Ridley, driving for longtime car owner Junie Donlavey, won the race by 22 seconds over Bobby Allison.
It was not without controversy, however. There were major scoring snafus throughout the race — NASCAR did not have electronic timing and scoring then — and Allison insisted he won the race.
Still, the victory stood, and it was the first and only win for Ridley, who had just seven top-five finishes in 140 starts over a 13-year career.
Perhaps the biggest upset, however, was by Donlavey, who scored his only win in 863 starts as a car owner. More than 60 NASCAR drivers drove for Donlavey — including such big names such as Buddy Baker, Benny Parsons, Ricky Rudd, Ken Schrader and Ernie Irvan — but only Ridley won.
1. Trevor Bayne, 2011 Daytona 500
Bayne was not the first driver to win his first Sprint Cup race in NASCAR’s biggest event.
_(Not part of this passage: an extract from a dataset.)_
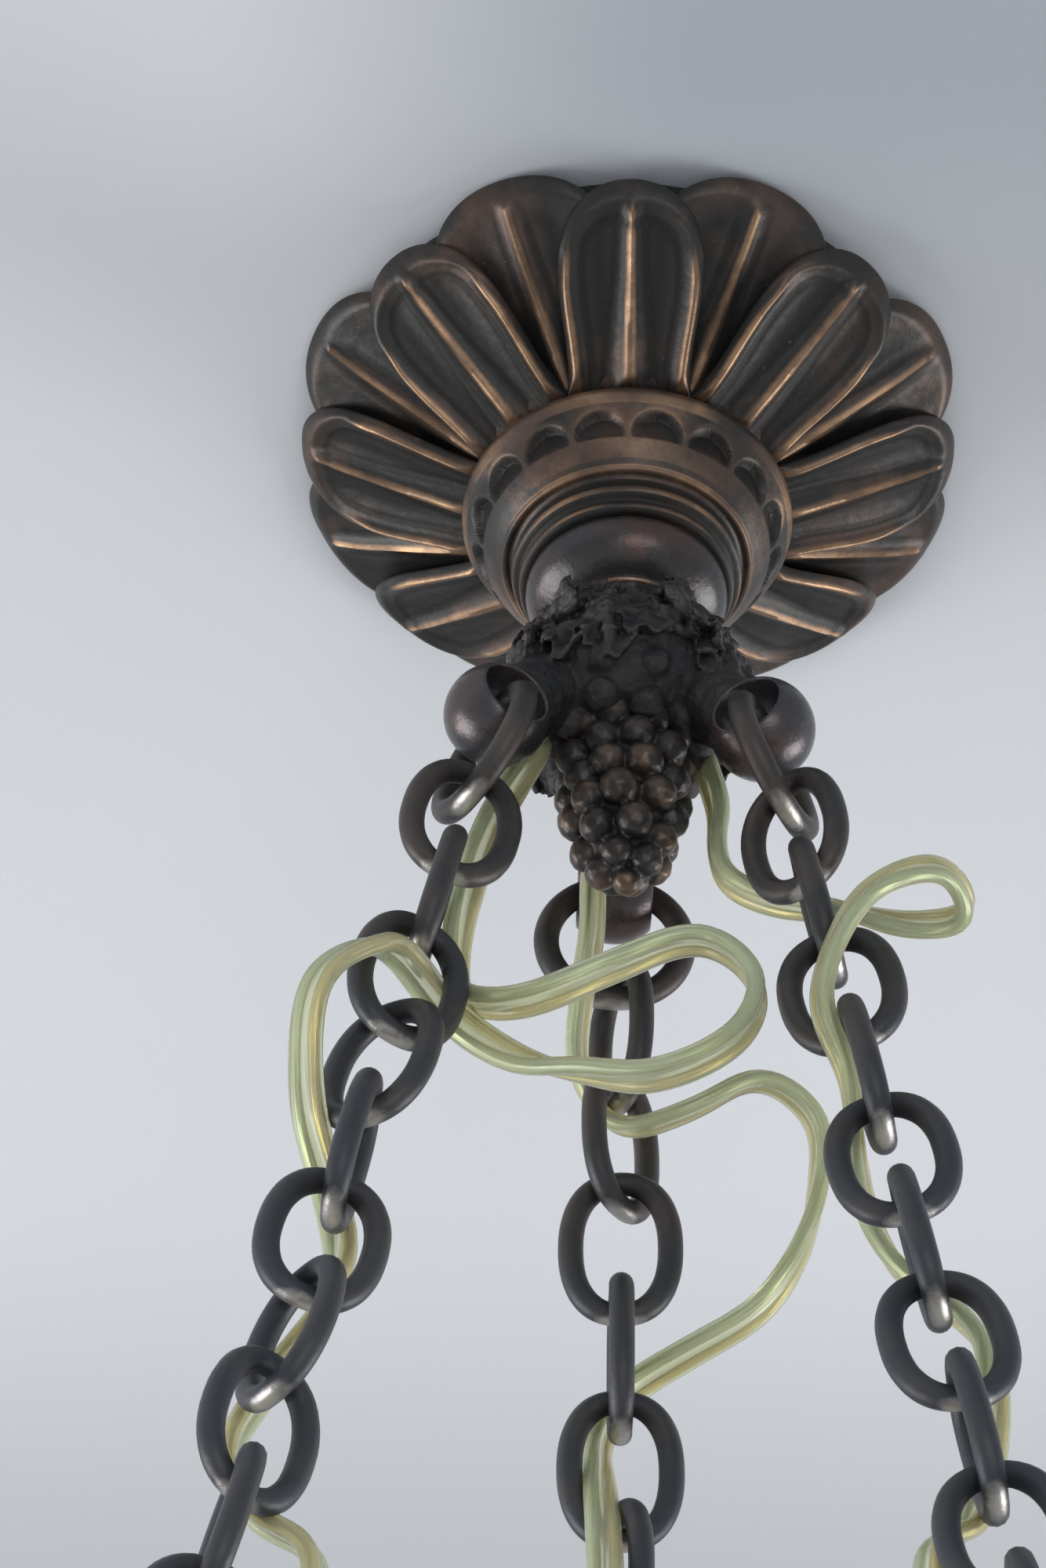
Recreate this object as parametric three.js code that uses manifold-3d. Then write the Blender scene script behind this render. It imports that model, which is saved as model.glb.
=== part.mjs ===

And he wasn’t the first driver to win in just his second career start.
But no one in NASCAR history has won a bigger race under such extraordinary circumstances.
Bayne, 20, had run just one full season in the NASCAR Nationwide Series when he got the call to drive a part-time Sprint Cup schedule for Wood Brothers Racing, a legendary team that had run just 12 races in 2010.
Bayne finished 17th in his Sprint Cup debut in 2010, but no one could have anticipated his stirring upset in the Daytona 500.
Having turned 20 the day before the race, Bayne became the youngest driver to win the Daytona 500.
It was the first victory in 10 years for the Wood Brothers team, which has 98 NASCAR Cup victories over its 58-year history but had been forced to cut back to a partial schedule due to sponsorship.
Honorable mention: Bobby Hillin Jr., 1986 Talladega 500; Phil Parsons, 1988 Winston 500, Talladega Superspeedway; Ward Burton, 1995 AC Delco 400, North Carolina Speedway; John Andretti, 1997 Pepsi 400, Daytona International Speedway; Jerry Nadeau, 2000 NAPA 500, Atlanta Motor Speedway; Elliott Sadler, 2001 Food City 500, Bristol Motor Speedway; Ricky Craven, 2001 Old Dominion 500, Martinsville Speedway; Casey Mears, 2007 Coca-Cola 600, Charlotte Motor Speedway.